Under the pretext of a humanitarian cause to protect Druze more than 70 kilometres into Syrian territory, Israel continues a salami-slicing campaign of annexation. By incrementally expanding military presence under the cover of humanitarianism, Israel avoids outright condemnation while achieving irreversible facts on the ground. And by linking this expansion to the protection of a vulnerable minority, it compels silence or even tacit support from allies like the United States—especially within the disjointed Trump administration, whose own strategic drift leaves space for regional actors to shape realities unilaterally.
Druze fighters raising an Israeli flag in Suweida beg the question whether Israel is providing more than just air support and humanitarian aid. But this is about far more than controlling territory, it is about controlling perceptions, attitudes and behaviours of a community Israel is trying to disconnect socially and cognitively from their Arab fellow countrymen. Israel’s use of the Druze narrative has enabled it to carry out strategic depth-building in Syria while portraying itself as an unlikely defender of minority rights. It is almost cynical that pro-Israel talking heads are suddenly discovering their humanitarian side after cheerleading Israel’s disproportionate violence following the 7th of October attacks of 2023, in Gaza, Lebanon and the West Bank leaving 10,000s of civilians dead and 100,000s of civilian displaced. But it is precisely this inconsistency that reveals the narrative campaign’s true intent.
The Danger Ahead
Israel’s weaponization of the Druze issue is not without consequences. By privileging one faction within a fragmented community, it risks deepening intra-Druze tensions and framing the entire group as collaborators. Already, Syrian voices are warning that Israel’s interventions could provoke retaliatory violence against Druze civilians, and regional actors like Russia and Turkey have condemned the Golan incursions.
Moreover, this subversion strategy undermines longer-term efforts at Syrian stabilization. U.S.-mediated normalization talks between Syria and Israel, which are quietly backed by Trump but undermined by Netanyahu’s maximalism, may collapse under the weight of these incursions. For Israel, a weak Syria is ideal. For the region, it is a recipe for another decade of instability.
The Druze, long caught in the crossfire of regional power plays, now find themselves once again instrumentalized by Israel as playing regional hegemon projecting force under the cover of kinship.

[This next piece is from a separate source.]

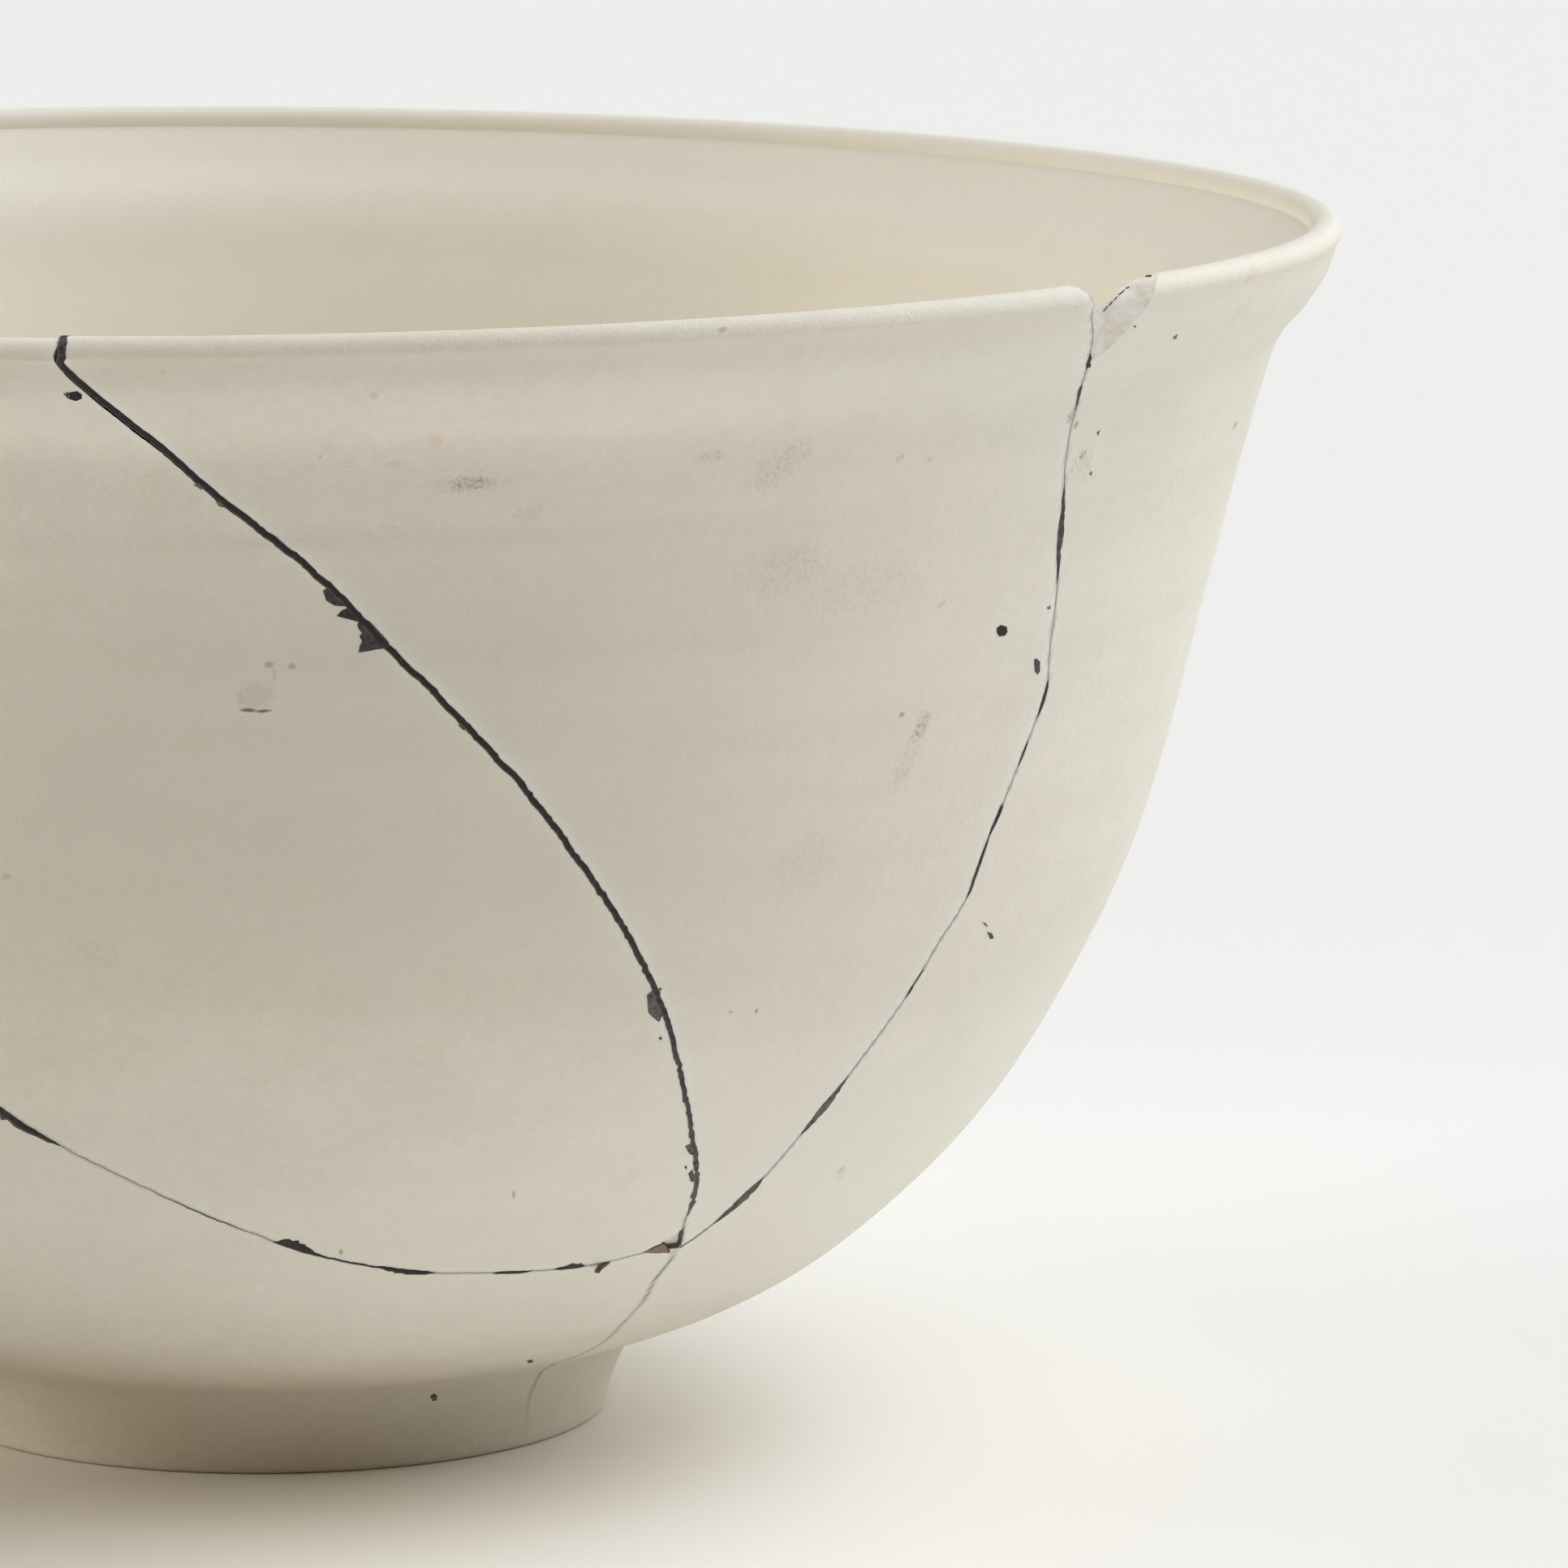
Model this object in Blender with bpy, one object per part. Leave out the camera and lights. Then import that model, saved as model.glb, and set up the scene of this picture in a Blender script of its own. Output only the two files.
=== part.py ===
"""A small porcelain bowl, thrown thin on a foot ring, broken and put back together.

The bowl stands on its foot with its axis on Z. It was made in one, and broke into a
body that kept the foot and two sherds of the wall. Front is -Y; angles are degrees
round the axis from +X, seen from above, so the front of the bowl is at -90.
"""

import bpy
import bmesh
from math import cos, sin, hypot, pi, radians
from mathutils import Matrix, Vector

MM = 0.001

# The thrown bowl
HEIGHT = 86.0 * MM
RIM_RADIUS = 75.0 * MM
RIM_WARP = 0.39 * MM
LIP_THICKNESS = 2.2 * MM
WALL_AT_LIP = 2.2 * MM
WALL_AT_FOOT = 3.8 * MM
FLOOR_THICKNESS = 4.2 * MM

# The trimmed foot ring
FOOT_RADIUS = 24.0 * MM
FOOT_HEIGHT = 7.0 * MM
FOOT_FLARE = 4.5 * MM
FOOT_RING_WIDTH = 3.2 * MM
FOOT_RECESS = 5.0 * MM
FOOT_EDGE = 0.5 * MM

# The break: width of the joints, and the point inside the bowl that they all face
JOINT_GAP = 0.4 * MM
JOINT_FOCUS = 55.0 * MM

TURNS = 72
RING_SPACING = 5.5 * MM
SEAM_SPACING = 4.0

# Shape of the foot's flank and of the wall above it, each from its lower to its upper
# end: (share of the way out, share of the way up)
FLANK = [(0.11, 0.33), (0.29, 0.61), (0.51, 0.83), (1.0, 1.0)]
WALL = [
    (0.068, 0.013), (0.146, 0.032), (0.224, 0.057), (0.374, 0.127), (0.510, 0.215), (0.617, 0.317),
    (0.718, 0.443), (0.770, 0.544), (0.822, 0.671), (0.890, 0.835), (0.933, 0.905), (0.963, 0.924),
    (1.002, 0.956),
]

# The seams on the outside of the wall: (degrees round, share of the height)
JUNCTION = (-51.6, 0.221)
LEFT_SEAM = [
    (-96.8, 1.003), (-97.3, 0.986), (-96.0, 0.963), (-91.3, 0.893), (-84.8, 0.814), (-76.3, 0.692),
    (-68.9, 0.578), (-62.2, 0.457), (-57.7, 0.358), (-53.5, 0.269),
]
RIGHT_SEAM = [
    (-46.0, 0.312), (-41.1, 0.419), (-38.0, 0.503), (-36.0, 0.605), (-34.5, 0.672), (-35.5, 0.736),
    (-37.0, 0.830), (-38.1, 0.905), (-39.6, 0.938), (-40.9, 0.977), (-41.4, 0.994), (-42.8, 1.004),
]
LOWER_SEAM = [
    (-58.0, 0.216), (-66.0, 0.215), (-74.0, 0.222), (-83.5, 0.243), (-92.0, 0.282), (-99.4, 0.326),
    (-105.5, 0.373), (-113.0, 0.450), (-121.0, 0.565), (-129.0, 0.705), (-136.0, 0.855), (-141.0, 1.003),
]

# The flake lost from the rim beside the front sherd, as the edges of the bare break:
# (degrees round, share of the height, share of the wall's thickness in from outside)
CHIP_OUTER_TOP = (-35.3, 0.996, 0.0)
CHIP_OUTER_END = (-39.3, 0.936, 0.0)
CHIP_INNER_END = (-38.0, 0.973, 1.0)
CHIP_SIZE = 14.0 * MM

PORCELAIN = (0.60, 0.55, 0.47, 1.0)
PORCELAIN_ROUGHNESS = 0.55


def between(points, spacing):
    """The points joined by a smooth curve, with more of them where they lie far apart."""
    ends = [tuple(2 * a - b for a, b in zip(points[0], points[1]))]
    ends += list(points)
    ends += [tuple(2 * a - b for a, b in zip(points[-1], points[-2]))]
    curve = []
    for before, start, stop, after in zip(ends, ends[1:], ends[2:], ends[3:]):
        steps = max(1, round(spacing(start, stop)))
        for step in range(steps):
            t = step / steps
            curve.append(tuple(
                0.5 * (2 * b + (c - a) * t + (2 * a - 5 * b + 4 * c - d) * t ** 2 + (3 * b - a - 3 * c + d) * t ** 3)
                for a, b, c, d in zip(before, start, stop, after)))
    return curve + [points[-1]]


def outer_wall():
    """The outside of the wall, (radius, height) from the top of the foot to under the lip."""
    inner = FOOT_RADIUS + FOOT_FLARE
    stations = [
        (inner + out * (RIM_RADIUS - inner), FOOT_HEIGHT + up * (HEIGHT - FOOT_HEIGHT))
        for out, up in WALL
    ]
    return between(stations, lambda a, b: hypot(b[0] - a[0], b[1] - a[1]) / RING_SPACING)


def inner_wall(outer):
    """The same points moved in by the wall's thickness, square to the wall."""
    moved = []
    for index, (radius, height) in enumerate(outer):
        low = outer[max(index - 1, 0)]
        high = outer[min(index + 1, len(outer) - 1)]
        out, up = high[0] - low[0], high[1] - low[1]
        length = hypot(out, up)
        share = (height - outer[0][1]) / (outer[-1][1] - outer[0][1])
        thickness = WALL_AT_FOOT + share * (WALL_AT_LIP - WALL_AT_FOOT)
        moved.append((radius - thickness * up / length, height + thickness * out / length))
    return moved


def bowl_section():
    """Half the bowl's section, from the middle of its underside round to the middle of its floor."""
    ring_inside = FOOT_RADIUS - FOOT_RING_WIDTH
    underside = [
        (0.0, FOOT_RECESS),
        (ring_inside - 0.10 * FOOT_RING_WIDTH - 0.20 * FOOT_RECESS, FOOT_RECESS),
        (ring_inside - 0.10 * FOOT_RING_WIDTH, 0.80 * FOOT_RECESS),
        (ring_inside, FOOT_EDGE),
        (ring_inside + FOOT_EDGE, 0.0),
    ]
    foot = [(FOOT_RADIUS - FOOT_EDGE, 0.0), (FOOT_RADIUS, FOOT_EDGE)]
    foot += [(FOOT_RADIUS + out * FOOT_FLARE, up * FOOT_HEIGHT) for out, up in FLANK]
    outer = outer_wall()
    half = LIP_THICKNESS / 2
    lip = [
        (RIM_RADIUS + half * cos(radians(turn)), HEIGHT - half + half * sin(radians(turn)))
        for turn in (-25, 10, 50, 90, 130, 170, 205)
    ]
    inner = inner_wall(outer)
    edge_radius, edge_height = inner[0]
    middle = FOOT_RECESS + FLOOR_THICKNESS
    floor = [
        (edge_radius * share, middle + (edge_height - middle) * share ** 2)
        for share in (0.72, 0.40)
    ]
    return underside + foot + outer + lip + inner[::-1] + floor + [(0.0, middle)]


def warp(point):
    """The rim rose and fell a little in the kiln, more the higher up the wall."""
    x, y, z = point
    lift = -RIM_WARP * 2 * x * y / RIM_RADIUS ** 2 * (z / HEIGHT) ** 2
    return Vector((x, y, z + lift))


def on_wall(turn, share, depth=0.0):
    """The point of the wall at an angle and a share of the height, some way into its thickness."""
    height = share * HEIGHT
    ring = outer_wall() + [(RIM_RADIUS + LIP_THICKNESS / 2, HEIGHT - LIP_THICKNESS / 2), (RIM_RADIUS, HEIGHT)]
    radius = RIM_RADIUS
    for (low_radius, low), (high_radius, high) in zip(ring, ring[1:]):
        if low <= height <= high:
            radius = low_radius + (height - low) / (high - low) * (high_radius - low_radius)
    radius -= depth
    return warp((radius * cos(radians(turn)), radius * sin(radians(turn)), height))


def new_object(name, bm):
    mesh = bpy.data.meshes.new(name)
    bmesh.ops.recalc_face_normals(bm, faces=bm.faces)
    bm.to_mesh(mesh)
    bm.free()
    piece = bpy.data.objects.new(name, mesh)
    bpy.context.scene.collection.objects.link(piece)
    return piece


def thrown_bowl(name):
    """The whole bowl, turned from its section."""
    bm = bmesh.new()
    section = [bm.verts.new((radius, 0.0, height)) for radius, height in bowl_section()]
    profile = [bm.edges.new(pair) for pair in zip(section, section[1:])]
    bmesh.ops.spin(
        bm, geom=section + profile, axis=(0.0, 0.0, 1.0), cent=(0.0, 0.0, 0.0),
        angle=2 * pi, steps=TURNS, use_merge=True)
    bmesh.ops.remove_doubles(bm, verts=bm.verts, dist=0.001 * MM)
    for vert in bm.verts:
        vert.co = warp(vert.co)
    return new_object(name, bm)


def seam(points):
    """A seam's course over the wall, smoothed."""
    return between(points, lambda a, b: hypot(b[0] - a[0], (b[1] - a[1]) * 66) / SEAM_SPACING)


def over_rim(point):
    """The place well above the rim over the end of a seam."""
    return (point[0], 1.16)


def cutter(name, bm):
    piece = new_object(name, bm)
    piece.hide_render = True
    piece.display_type = 'WIRE'
    return piece


def sherd_cell(name, outline, growth):
    """Everything that lies behind a sherd's outline, seen from the focus inside the bowl.

    The outline is moved out by growth, and the cell's sides run from the focus through
    it to well outside the wall.
    """
    focus = Vector((0.0, 0.0, JOINT_FOCUS))
    points = [on_wall(turn, share) for turn, share in outline]
    count = len(points)
    area = sum(
        outline[i][0] * outline[(i + 1) % count][1] - outline[(i + 1) % count][0] * outline[i][1]
        for i in range(count))
    way = 1 if area > 0 else -1
    far = []
    for index, point in enumerate(points):
        along = (points[(index + 1) % count] - points[index - 1]).normalized()
        outward = (point - focus).normalized()
        side = along.cross(outward).normalized() * way
        far.append(focus + 1.6 * (point + side * growth - focus))
    middle = sum(points, Vector()) / count
    reach = Vector((middle.x, middle.y, 0.0)).normalized() * 2.0 * RIM_RADIUS
    bm = bmesh.new()
    inside = bm.verts.new(focus)
    outside = bm.verts.new(focus + reach)
    rim = [bm.verts.new(point) for point in far]
    for index in range(count):
        after = rim[(index + 1) % count]
        bm.faces.new((inside, rim[index], after))
        bm.faces.new((outside, after, rim[index]))
    return cutter(name, bm)


def chip_cutter(name):
    """A block whose one face is the bare break left where the rim lost its flake."""
    top = on_wall(CHIP_OUTER_TOP[0], CHIP_OUTER_TOP[1], CHIP_OUTER_TOP[2] * WALL_AT_LIP)
    end = on_wall(CHIP_OUTER_END[0], CHIP_OUTER_END[1], CHIP_OUTER_END[2] * WALL_AT_LIP)
    inner = on_wall(CHIP_INNER_END[0], CHIP_INNER_END[1], CHIP_INNER_END[2] * WALL_AT_LIP)
    down = (end - top).normalized()
    normal = down.cross(inner - end).normalized()
    if normal.z < 0:
        normal = -normal
    across = normal.cross(down)
    middle = (top + end) / 2 + normal * CHIP_SIZE / 2
    turn = Matrix((down, across, normal)).transposed().to_4x4()
    bm = bmesh.new()
    bmesh.ops.create_cube(bm, size=CHIP_SIZE, matrix=Matrix.Translation(middle) @ turn)
    return cutter(name, bm)


def cut(piece, tool, operation):
    modifier = piece.modifiers.new(tool.name, 'BOOLEAN')
    modifier.operation = operation
    modifier.solver = 'EXACT'
    modifier.object = tool


def finish(piece):
    """Keeps the cut shape, shades it smooth and gives it its porcelain."""
    graph = bpy.context.evaluated_depsgraph_get()
    mesh = bpy.data.meshes.new_from_object(piece.evaluated_get(graph))
    piece.modifiers.clear()
    piece.data = mesh
    mesh.name = piece.name
    mesh.shade_smooth()
    mesh.set_sharp_from_angle(angle=radians(35))
    material = bpy.data.materials.new(piece.name + " porcelain")
    material.use_nodes = True
    surface = material.node_tree.nodes["Principled BSDF"]
    surface.inputs["Base Color"].default_value = PORCELAIN
    surface.inputs["Roughness"].default_value = PORCELAIN_ROUGHNESS
    surface.inputs["Metallic"].default_value = 0.0
    mesh.materials.clear()
    mesh.materials.append(material)


for leftover in list(bpy.data.objects):
    bpy.data.objects.remove(leftover, do_unlink=True)

left_course = seam(LEFT_SEAM + [JUNCTION])
right_course = seam([JUNCTION] + RIGHT_SEAM)
lower_course = seam([JUNCTION] + LOWER_SEAM)
front_outline = [over_rim(left_course[0])] + left_course + right_course[1:] + [over_rim(right_course[-1])]
left_outline = [over_rim(lower_course[-1])] + lower_course[::-1] + left_course[-2::-1]
left_outline += [over_rim(left_course[0])]

half_gap = JOINT_GAP / 2
front_inside = sherd_cell("front_sherd_cell", front_outline, -half_gap)
left_inside = sherd_cell("left_sherd_cell", left_outline, -half_gap)
front_place = sherd_cell("front_sherd_place", front_outline, half_gap)
left_place = sherd_cell("left_sherd_place", left_outline, half_gap)
lost_flake = chip_cutter("rim_chip")

# The body keeps the foot, the floor, the back and the right of the wall
bowl_body = thrown_bowl("bowl_body")
cut(bowl_body, front_place, 'DIFFERENCE')
cut(bowl_body, left_place, 'DIFFERENCE')
cut(bowl_body, lost_flake, 'DIFFERENCE')

# The sherd at the front, from the rim down to a point low on the wall
front_sherd = thrown_bowl("front_sherd")
cut(front_sherd, front_inside, 'INTERSECT')

# The sherd at the left, with its lower edge sweeping round under the front one
left_sherd = thrown_bowl("left_sherd")
cut(left_sherd, left_inside, 'INTERSECT')

for piece in (bowl_body, front_sherd, left_sherd):
    finish(piece)
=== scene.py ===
"""A small porcelain bowl, thrown thin, broken and mended with dark lacquer.

The bowl stands on a white sweep in soft daylight. Lengths are in millimetres where a
name or a comment says so, and in metres in the meshes. Angles are degrees round the
bowl's axis from +X, seen from above, so its front, at -Y, is at -90.
"""

from bisect import bisect_right
from math import atan2, cos, degrees, exp, hypot, pi, radians, sin, sqrt

import bmesh
import bpy
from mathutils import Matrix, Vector, noise
from mathutils.bvhtree import BVHTree
from mathutils.kdtree import KDTree


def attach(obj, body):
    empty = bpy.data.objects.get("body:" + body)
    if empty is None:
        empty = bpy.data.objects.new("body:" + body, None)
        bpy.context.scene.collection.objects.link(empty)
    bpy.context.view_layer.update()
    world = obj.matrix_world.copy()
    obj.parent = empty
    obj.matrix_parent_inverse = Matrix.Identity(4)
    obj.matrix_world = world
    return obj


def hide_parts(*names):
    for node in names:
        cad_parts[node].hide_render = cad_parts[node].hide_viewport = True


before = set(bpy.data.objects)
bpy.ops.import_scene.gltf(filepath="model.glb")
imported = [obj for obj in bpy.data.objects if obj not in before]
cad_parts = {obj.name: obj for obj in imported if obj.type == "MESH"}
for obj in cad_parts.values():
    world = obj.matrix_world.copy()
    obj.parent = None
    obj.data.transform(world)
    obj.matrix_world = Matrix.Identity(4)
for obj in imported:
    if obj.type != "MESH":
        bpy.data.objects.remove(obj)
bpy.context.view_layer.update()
collection = bpy.context.scene.collection
MM = 0.001


# ---- The view ----
# The photograph looks down a little on the bowl from three quarters of a metre away,
# level from side to side, through a long lens that crops to the bowl's right side.

PHOTO_PIXELS = 1932
FOCAL_PIXELS = 13262.0
CAMERA_PLACE = Vector((0.03676, -0.75727, 0.16720))
CAMERA_DIP = 9.172
SENSOR = 36.0

camera = bpy.data.objects.new("photo_view", bpy.data.cameras.new("photo_view"))
camera.location = CAMERA_PLACE
camera.rotation_euler = (radians(90.0 - CAMERA_DIP), 0.0, 0.0)
camera.data.sensor_width = SENSOR
camera.data.lens = FOCAL_PIXELS / PHOTO_PIXELS * SENSOR
camera.data.clip_start = 0.01
collection.objects.link(camera)
bpy.context.scene.camera = camera
bpy.context.scene.view_settings.view_transform = 'Standard'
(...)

What started as a narrative campaign on social media in late 2024 is not about protecting minority rights but the appropriation of a minority cause to advance Israeli security interests.
Conclusion
Israel’s subversion of the Druze cause illustrates the evolving landscape of Middle Eastern conflict, where military action is increasingly secondary to narrative dominance. The Druze are being reduced to pawns in a simple morality tale, brushing over the fact that they are a deeply complex community, with multiple leaders, interests, and grievances.
By reducing them to tokens in a strategy of annexation and control, Israel undermines not only Syrian sovereignty but further deepens fears in Turkey and the Gulf about an unchecked and unhinged Israel out of its depth to build a stable regional order. True solidarity with minorities means supporting their agency, not exploiting their vulnerabilities. Until then, Israel’s humanitarianism over the last week, will be remembered not as a rescue but as a ruse.